▼

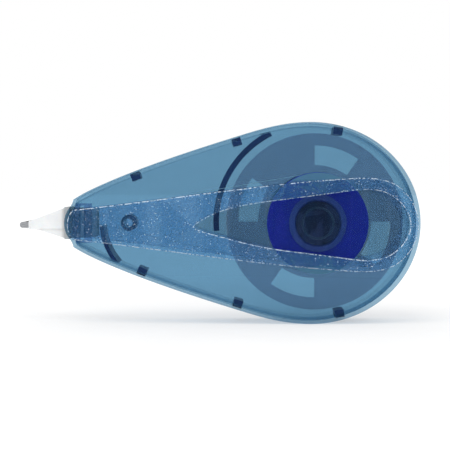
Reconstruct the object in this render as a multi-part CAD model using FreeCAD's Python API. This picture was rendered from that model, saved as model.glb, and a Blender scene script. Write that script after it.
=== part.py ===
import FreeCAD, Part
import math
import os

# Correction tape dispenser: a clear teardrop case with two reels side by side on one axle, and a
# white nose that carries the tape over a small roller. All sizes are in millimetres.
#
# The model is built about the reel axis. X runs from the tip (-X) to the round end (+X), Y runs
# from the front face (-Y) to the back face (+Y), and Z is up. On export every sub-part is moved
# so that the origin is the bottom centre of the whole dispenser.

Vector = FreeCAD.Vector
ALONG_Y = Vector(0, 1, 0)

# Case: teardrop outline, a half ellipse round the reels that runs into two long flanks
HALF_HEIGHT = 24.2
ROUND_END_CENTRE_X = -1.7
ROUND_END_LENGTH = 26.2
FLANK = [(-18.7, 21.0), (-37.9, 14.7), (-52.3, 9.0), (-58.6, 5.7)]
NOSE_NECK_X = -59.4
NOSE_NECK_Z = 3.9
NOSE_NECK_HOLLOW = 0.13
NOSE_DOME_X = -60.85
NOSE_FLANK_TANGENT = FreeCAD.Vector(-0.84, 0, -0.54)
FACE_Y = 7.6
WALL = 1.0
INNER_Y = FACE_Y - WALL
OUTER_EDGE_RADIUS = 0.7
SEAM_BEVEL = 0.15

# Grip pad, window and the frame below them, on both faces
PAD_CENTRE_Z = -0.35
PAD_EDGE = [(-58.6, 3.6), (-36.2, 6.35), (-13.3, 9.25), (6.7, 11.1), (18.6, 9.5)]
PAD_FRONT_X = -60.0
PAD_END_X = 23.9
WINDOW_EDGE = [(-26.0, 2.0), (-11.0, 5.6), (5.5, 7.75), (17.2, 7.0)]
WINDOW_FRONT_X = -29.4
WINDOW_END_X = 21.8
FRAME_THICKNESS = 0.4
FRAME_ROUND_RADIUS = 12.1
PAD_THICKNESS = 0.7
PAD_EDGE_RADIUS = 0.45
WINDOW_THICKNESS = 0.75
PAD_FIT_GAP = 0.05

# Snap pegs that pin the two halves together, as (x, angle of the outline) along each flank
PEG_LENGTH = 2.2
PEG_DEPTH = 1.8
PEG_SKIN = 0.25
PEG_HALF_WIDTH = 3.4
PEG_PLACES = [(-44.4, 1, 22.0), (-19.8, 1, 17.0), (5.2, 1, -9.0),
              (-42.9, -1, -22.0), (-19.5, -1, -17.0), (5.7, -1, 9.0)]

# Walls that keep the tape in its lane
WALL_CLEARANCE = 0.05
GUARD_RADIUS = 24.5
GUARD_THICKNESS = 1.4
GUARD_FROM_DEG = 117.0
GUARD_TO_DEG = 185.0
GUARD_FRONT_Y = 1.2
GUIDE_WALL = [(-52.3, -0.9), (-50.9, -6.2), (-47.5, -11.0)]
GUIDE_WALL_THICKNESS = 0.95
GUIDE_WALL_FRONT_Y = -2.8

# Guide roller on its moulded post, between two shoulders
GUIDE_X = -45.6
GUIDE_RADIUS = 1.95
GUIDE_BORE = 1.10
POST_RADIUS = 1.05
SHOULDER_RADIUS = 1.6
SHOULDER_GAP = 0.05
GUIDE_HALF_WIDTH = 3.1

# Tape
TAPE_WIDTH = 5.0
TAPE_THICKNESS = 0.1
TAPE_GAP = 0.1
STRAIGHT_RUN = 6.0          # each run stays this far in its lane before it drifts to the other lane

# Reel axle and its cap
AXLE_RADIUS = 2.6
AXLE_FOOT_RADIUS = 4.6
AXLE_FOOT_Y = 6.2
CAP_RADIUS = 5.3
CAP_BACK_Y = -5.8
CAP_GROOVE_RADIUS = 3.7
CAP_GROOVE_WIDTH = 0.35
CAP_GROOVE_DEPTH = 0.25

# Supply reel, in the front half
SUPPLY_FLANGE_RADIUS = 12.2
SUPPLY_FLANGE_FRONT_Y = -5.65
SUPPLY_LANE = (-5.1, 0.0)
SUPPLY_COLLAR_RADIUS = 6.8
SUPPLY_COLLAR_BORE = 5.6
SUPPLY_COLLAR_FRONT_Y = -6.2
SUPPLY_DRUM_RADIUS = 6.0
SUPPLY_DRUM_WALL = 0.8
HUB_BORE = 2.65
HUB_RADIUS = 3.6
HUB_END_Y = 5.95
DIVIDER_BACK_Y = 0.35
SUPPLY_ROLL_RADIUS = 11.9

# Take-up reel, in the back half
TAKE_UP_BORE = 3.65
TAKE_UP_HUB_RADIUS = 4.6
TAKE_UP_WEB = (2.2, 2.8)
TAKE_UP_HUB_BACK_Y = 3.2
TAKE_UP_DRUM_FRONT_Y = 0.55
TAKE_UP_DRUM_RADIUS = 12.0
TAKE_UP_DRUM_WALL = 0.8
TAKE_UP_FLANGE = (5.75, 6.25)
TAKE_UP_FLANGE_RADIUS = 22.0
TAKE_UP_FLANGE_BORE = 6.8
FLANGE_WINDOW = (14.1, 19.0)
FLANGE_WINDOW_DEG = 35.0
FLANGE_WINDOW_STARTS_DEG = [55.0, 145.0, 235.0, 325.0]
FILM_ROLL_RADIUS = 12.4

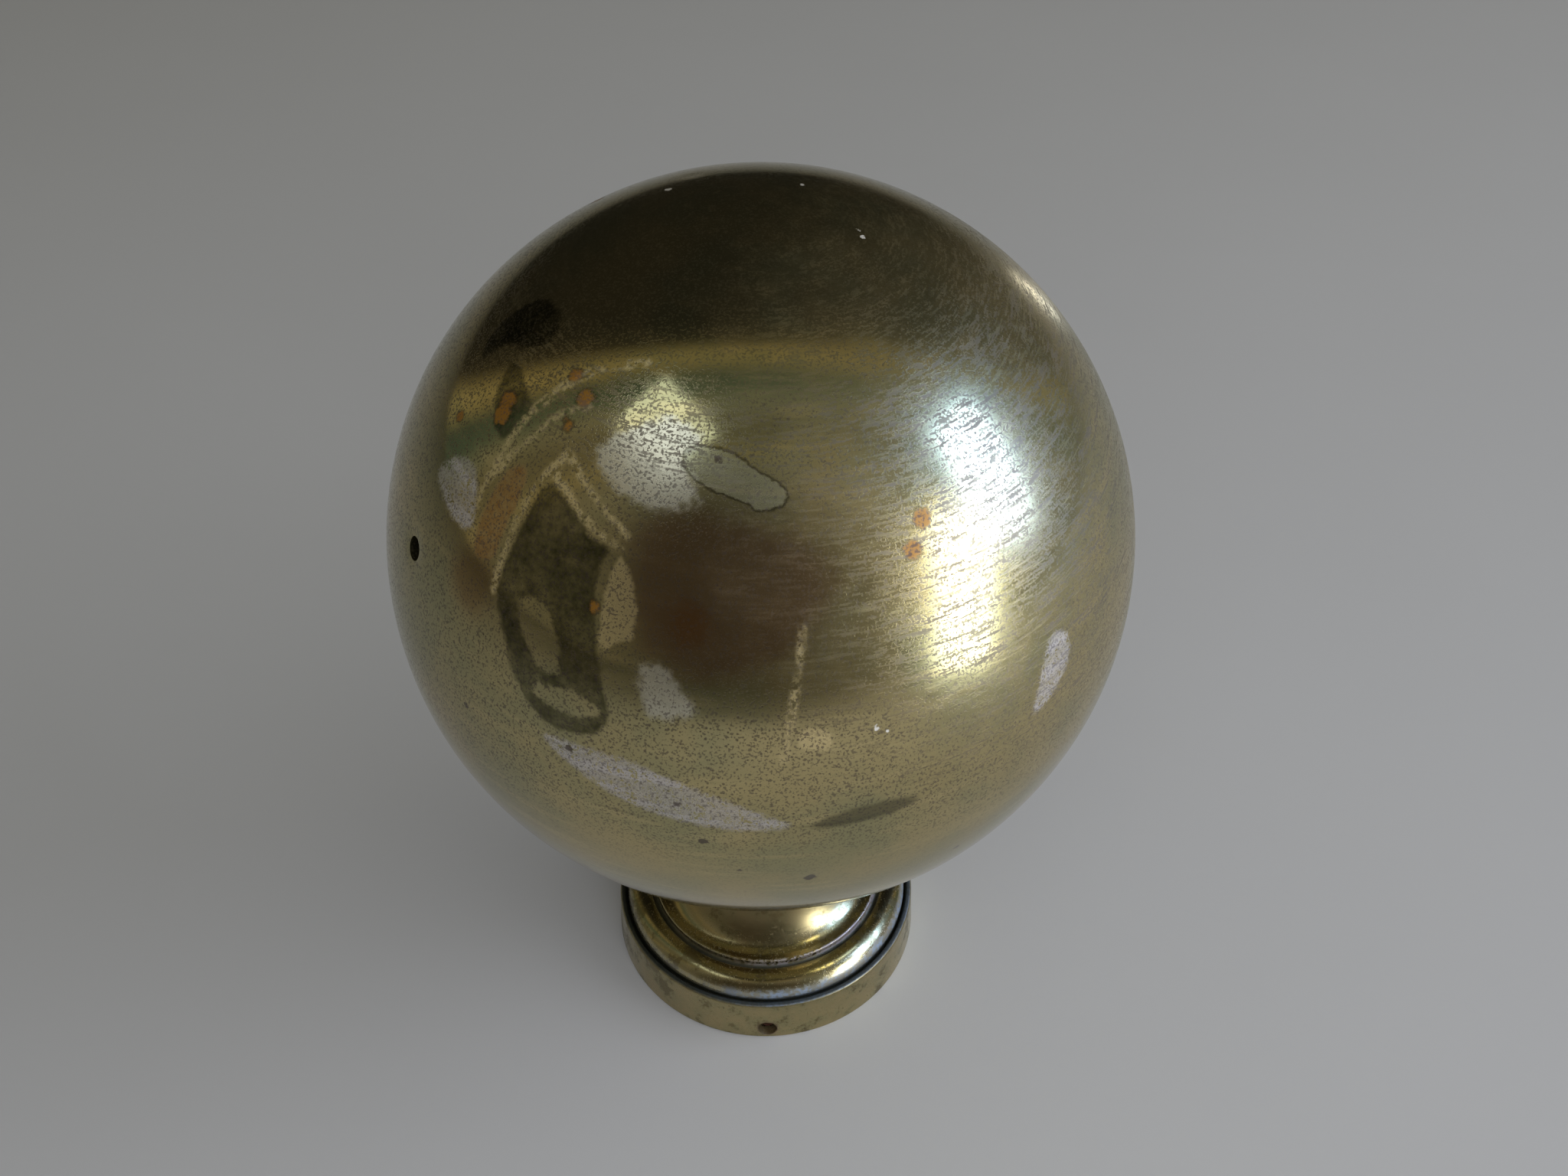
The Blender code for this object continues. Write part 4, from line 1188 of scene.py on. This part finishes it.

▲

• What is needed: Where a line in the material above holds "FreeCAD", copy that line.

• Full solution:
Reconstruct the object in this render as a multi-part CAD model using FreeCAD's Python API. This picture was rendered from that model, saved as model.glb, and a Blender scene script. Write that script after it.
import FreeCAD, Part
Vector = FreeCAD.Vector
NOSE_FLANK_TANGENT = FreeCAD.Vector(-0.84, 0, -0.54)